To use many, many more, consider downloading the full hamcrest package.
JUnit contains special support for comparing string and array
values, giving specific information on how they differ. This is not
yet available using the assertThat syntax, but we hope to bring
the two assert methods into closer alignment in future releases.
Ideally, the developer writing a test has control of all of the forces that might cause a test to fail.
If this isn't immediately possible, making dependencies explicit can often improve a design.
For example, if a test fails when run in a different locale than the developer intended,
it can be fixed by explicitly passing a locale to the domain code.
However, sometimes this is not desirable or possible.
It's good to be able to run a test against the code as it is currently written,
implicit assumptions and all, or to write a test that exposes a known bug.

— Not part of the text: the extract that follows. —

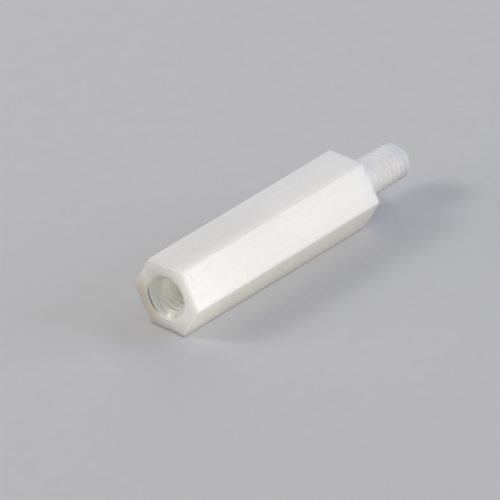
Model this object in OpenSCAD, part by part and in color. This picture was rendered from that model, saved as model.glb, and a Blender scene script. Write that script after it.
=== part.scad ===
// Male-female hex standoff, moulded in one piece in natural nylon: a hexagonal body with a
// blind threaded hole in one end and a threaded stud on the other.
// It lies on one flat, with its axis along X and the stud towards +X. The origin is on the
// axis, in the shoulder face that seats on a board. Threads are drawn plain: the hole at its
// tapping size, the stud at its crests.

/* [Hex body] */
// Distance across two opposite flats
across_flats = 5.5; // [5:0.1:8]
// Length of the body, from the end face with the hole to the shoulder
body_length = 20; // [14:1:60]
// Radius on the six long edges
long_edge_r = 0.15; // [0.05:0.05:0.4]
// Radius round the two end faces
end_edge_r = 0.2; // [0.05:0.05:0.3]

/* [Thread] */
// Nominal diameter of the metric thread at both ends
thread_d = 3; // [2.5:0.5:4]
// Pitch of that thread
thread_pitch = 0.5; // [0.4:0.05:0.7]

/* [Stud] */
// Length of the stud, from the shoulder to its tip
stud_length = 5.8; // [3:0.1:12]
// How far the crests lie inside the nominal thread, all round
crest_clearance = 0.04; // [0:0.01:0.1]
// Length along the axis of the tapered lead at the tip
lead_length = 0.6; // [0.3:0.1:1.2]
// How far the flat of the tip lies inside the thread's roots, all round
tip_clearance = 0.2; // [0.05:0.05:0.3]
// Radius that blends the stud into the lead
lead_blend_r = 0.5; // [0.1:0.1:0.5]
// Radius that blends the lead into the flat of the tip
tip_blend_r = 0.15; // [0.05:0.05:0.3]

/* [Hole] */
// Depth of the hole at full diameter, from the end face
hole_depth = 10; // [6:0.5:12]
// Width of the countersunk ring outside the nominal thread
countersink_margin = 0.35; // [0.1:0.05:0.6]
// Full angle of the countersink
countersink_angle = 90; // [60:5:120]
// Full angle of the cone at the bottom of the hole
bottom_angle = 118; // [90:2:150]

/* [Hidden] */

$fn = 96;
sides = 6;
side_angle = 360 / sides;
body_corner_r = across_flats / 2 / cos(side_angle / 2);
overlap = 0.5; // how far the stud starts inside the body, and cutting shapes run past it

// metric thread: an eighth of the sharp V's depth is cut off the crests, a sixth off the roots
thread_angle = 60;
sharp_depth = thread_pitch / 2 / tan(thread_angle / 2);
root_depth = sharp_depth * (1 - 1 / 8 - 1 / 6);
stud_r = thread_d / 2 - crest_clearance;
tip_r = thread_d / 2 - root_depth - tip_clearance;

tapping_r = (thread_d - thread_pitch) / 2;
mouth_r = thread_d / 2 + countersink_margin;
countersink_slope = tan(countersink_angle / 2);
countersink_depth = (mouth_r - tapping_r) / countersink_slope;
bottom_depth = tapping_r / tan(bottom_angle / 2);

function unit(v) = v / norm(v);

// A convex outline whose corners have the given radii. A radius of 0 leaves a corner sharp.
module rounded_outline(corners, radii) {
  count = len(corners);
  before = [for (i = [0:count - 1]) unit(corners[(i + count - 1) % count] - corners[i])];
  after = [for (i = [0:count - 1]) unit(corners[(i + 1) % count] - corners[i])];
  half_angle = [for (i = [0:count - 1]) acos(before[i] * after[i]) / 2];
  polygon([
    for (i = [0:count - 1])
      let (set_back = radii[i] / tan(half_angle[i]))
        each set_back == 0
          ? [corners[i]]
          : [corners[i] + set_back * before[i], corners[i] + set_back * after[i]]
  ]);
  for (i = [0:count - 1])
    if (radii[i] > 0)
      translate(corners[i] + unit(before[i] + after[i]) * radii[i] / sin(half_angle[i]))
        circle(radii[i]);
}

// lays a piece that is drawn upwards on Z along X, with its own X towards Y
module along_x() {
  rotate([90, 0, 90])
    children();
}

// the hexagonal section, with its flats at top and bottom once it lies along X
module hexagon() {
  corners = [for (i = [0:sides - 1]) body_corner_r * [cos(i * side_angle), sin(i * side_angle)]];
  rounded_outline(corners, [for (i = [0:sides - 1]) long_edge_r]);
}

// A slab as thick as one pair of flats is apart and as long as the body, with the rounding of
// both end faces along it. The three slabs together round the whole outline of each end.
module end_rounding_slab() {
  width = 2 * body_corner_r + 2 * overlap;
  corners = [
    [-across_flats / 2, 0],
    [across_flats / 2, 0],
    [across_flats / 2, body_length],
    [-across_flats / 2, body_length]
  ];
  translate([-width / 2, 0, 0])
    along_x()
      linear_extrude(width)
        rounded_outline(corners, [for (corner = corners) end_edge_r]);
}

module hex_bar() {
  intersection() {
    linear_extrude(body_length)
      hexagon();
    end_rounding_slab();
    rotate(side_angle)
      end_rounding_slab();
    rotate(2 * side_angle)
      end_rounding_slab();
  }
}

module stud() {
  rotate_extrude()
    rounded_outline([
      [0, -overlap],
      [stud_r, -overlap],
      [stud_r, stud_length - lead_length],
      [tip_r, stud_length],
      [0, stud_length]
    ], [0, 0, lead_blend_r, tip_blend_r, 0]);
}

// the countersunk mouth, the hole at its tapping size and the cone at its bottom
module hole() {
  rotate_extrude()
    polygon([
      [0, -overlap],
      [mouth_r + overlap * countersink_slope, -overlap],
      [tapping_r, countersink_depth],
      [tapping_r, hole_depth],
      [0, hole_depth + bottom_depth]
    ]);
}

module hex_standoff() {
  color([0.88, 0.88, 0.85])
    along_x()
      difference() {
        union() {
          translate([0, 0, -body_length])
            hex_bar();
          stud();
        }
        translate([0, 0, -body_length])
          hole();
      }
}

hex_standoff();
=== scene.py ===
import math

import bpy
from mathutils import Matrix, Vector


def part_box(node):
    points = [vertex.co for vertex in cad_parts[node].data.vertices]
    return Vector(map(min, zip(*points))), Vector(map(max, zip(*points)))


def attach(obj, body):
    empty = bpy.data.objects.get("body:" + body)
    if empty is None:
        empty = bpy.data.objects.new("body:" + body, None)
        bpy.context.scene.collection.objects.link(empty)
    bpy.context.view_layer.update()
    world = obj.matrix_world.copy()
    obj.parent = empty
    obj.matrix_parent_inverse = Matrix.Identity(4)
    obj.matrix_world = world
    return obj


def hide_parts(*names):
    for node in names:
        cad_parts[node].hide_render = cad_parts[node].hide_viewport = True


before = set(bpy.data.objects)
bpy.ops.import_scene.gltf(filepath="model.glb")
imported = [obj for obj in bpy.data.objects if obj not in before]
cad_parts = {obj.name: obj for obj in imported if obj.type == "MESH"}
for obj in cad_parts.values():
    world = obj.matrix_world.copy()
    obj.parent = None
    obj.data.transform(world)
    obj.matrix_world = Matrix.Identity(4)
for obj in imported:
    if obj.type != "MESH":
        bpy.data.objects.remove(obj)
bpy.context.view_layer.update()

barLow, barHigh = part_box("hex_standoff")

mm = 0.001
acrossFlats = barHigh.z - barLow.z
endX = barLow.x            # the end face with the hole
tipX = barHigh.x           # the stud's tip; the shoulder is at x = 0
middle = (barLow + barHigh) / 2

# mm; points nearer than this are merged
weld = {
    "edit": 0.0002,
    "cut": 0.0006,          # after a boolean
    "bar": 0.003,
    "plane": 0.000001,      # to the plane that cuts a thread off
}


def clearSelection():
    if bpy.context.mode != "OBJECT":
        bpy.ops.object.mode_set(mode="OBJECT")
    bpy.ops.object.select_all(action="DESELECT")


def pickOnly(piece):
    clearSelection()
    piece.select_set(True)
    bpy.context.view_layer.objects.active = piece


def settle(piece):
    # the object goes to the origin, its place into its mesh
    pickOnly(piece)
    bpy.ops.object.transform_apply(location=True, rotation=True, scale=True)


def openEdit(piece):
    pickOnly(piece)
    bpy.ops.object.mode_set(mode="EDIT")
    bpy.ops.mesh.select_all(action="SELECT")


def closeEdit(gap=weld["edit"]):
    bpy.ops.mesh.select_all(action="SELECT")
    bpy.ops.mesh.remove_doubles(threshold=gap * mm)
    bpy.ops.mesh.normals_make_consistent(inside=False)
    bpy.ops.object.mode_set(mode="OBJECT")


def roundEdges(piece, wanted, setBack, segments):
    # only the edges whose direction passes the test
    pickOnly(piece)
    bpy.ops.object.mode_set(mode="EDIT")
    bpy.ops.mesh.select_mode(type="EDGE")
    bpy.ops.mesh.select_all(action="DESELECT")
    bpy.ops.object.mode_set(mode="OBJECT")
    for edge in piece.data.edges:
        first, last = (piece.data.vertices[v].co for v in edge.vertices)
        edge.select = wanted(last - first)
    bpy.ops.object.mode_set(mode="EDIT")
    bpy.ops.mesh.bevel(
        offset_type="OFFSET", offset=setBack, segments=segments, profile=0.5, affect="EDGES",
        clamp_overlap=False,
    )
    closeEdit()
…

For these situations, JUnit now includes the ability to express "assumptions":
import static org.junit.Assume.*
@Test public void filenameIncludesUsername() {
assumeThat(File.separatorChar, is('/'));
assertThat(new User("optimus").configFileName(), is("configfiles/optimus.cfg"));
}
@Test public void correctBehaviorWhenFilenameIsNull() {
assumeTrue(bugFixed("13356")); // bugFixed is not included in JUnit
assertThat(parse(null), is(new NullDocument()));
}
With this release, a failed assumption will lead to the test being marked as passing, regardless of what the code below the assumption may assert. In the future, this may change, and a failed assumption may lead to the test being ignored: however, third-party runners do not currently allow this option.
We have included assumeTrue for convenience, but thanks to the
inclusion of Hamcrest, we do not need to create assumeEquals,
assumeSame, and other analogues to the assert* methods. All of
those functionalities are subsumed in assumeThat, with the appropriate
matcher.
A failing assumption in a @Before or @BeforeClass method will have the same effect
as a failing assumption in each @Test method of the class.
More flexible and expressive assertions, combined with the ability to state assumptions clearly, lead to a new kind of statement of intent, which we call a "Theory". A test captures the intended behavior in one particular scenario. A theory captures some aspect of the intended behavior in possibly infinite numbers of potential scenarios. For example:
@RunWith(Theories.class)
public class UserTest {
@DataPoint public static String GOOD_USERNAME = "optimus";
@DataPoint public static String USERNAME_WITH_SLASH = "optimus/prime";
@Theory public void filenameIncludesUsername(String username) {
assumeThat(username, not(containsString("/")));
assertThat(new User(username).configFileName(), containsString(username));
}
}
This makes it clear that the user's filename should be included in the config file name, only if it doesn't contain a slash. Another test or theory might define what happens when a username does contain a slash.
UserTest will attempt to run filenameIncludesUsername on
every compatible DataPoint defined in the class. If any of the
assumptions fail, the data point is silently ignored. If all of the
assumptions pass, but an assertion fails, the test fails.
The support for Theories has been absorbed from the Popper project, and more complete documentation can be found there.
Defining general statements in this way can jog the developer's memory about other potential data points and tests, also allows automated tools to search for new, unexpected data points that expose bugs.
This release contains other bug fixes and new features. Among them:
Annotated descriptions
Runner UIs, Filters, and Sorters operate on Descriptions of test methods and test classes. These Descriptions now include the annotations on the original Java source element, allowing for richer display of test results, and easier development of annotation-based filters.
Bug fix (1715326): assertEquals now compares all Numbers using their
native implementation of equals. This assertion, which passed in
4.3, will now fail:
assertEquals(new Integer(1), new Long(1));
Non-integer Numbers (Floats, Doubles, BigDecimals, etc), which were compared incorrectly in 4.3, are now fixed.
assertEquals(long, long) and assertEquals(double, double) have
been re-introduced to the Assert class, to take advantage of
Java's native widening conversions. Therefore, this still passes:
assertEquals(1, 1L);
The default runner for JUnit 4 test classes has been refactored.
The old version was named TestClassRunner, and the new is named
JUnit4ClassRunner. Likewise, OldTestClassRunner is now
JUnit3ClassRunner. The new design allows variations in running
individual test classes to be expressed with fewer custom classes.
For a good example, see the source to
org.junit.experimental.theories.Theories.
The rules for determining which runner is applied by default to a test class have been simplified:
If the class has a @RunWith annotation, the annotated runner
class is used.
If the class can be run with the JUnit 3 test runner (it
subclasses TestCase, or contains a public static Test suite()
method), JUnit38ClassRunner is used.
Otherwise, JUnit4ClassRunner is used.
This default guess can always be overridden by an explicit
@RunWith(JUnit4ClassRunner.class) or
@RunWith(JUnit38ClassRunner.class) annotation.
The old class names TestClassRunner and OldTestClassRunner
remain as deprecated.
Bug fix (1739095): Filters and Sorters work correctly on test
classes that contain a suite method like:
public static junit.framework.Test suite() {
return new JUnit4TestAdapter(MyTest.class);
}
Bug fix (1745048): @After methods are now correctly called after a test method times out.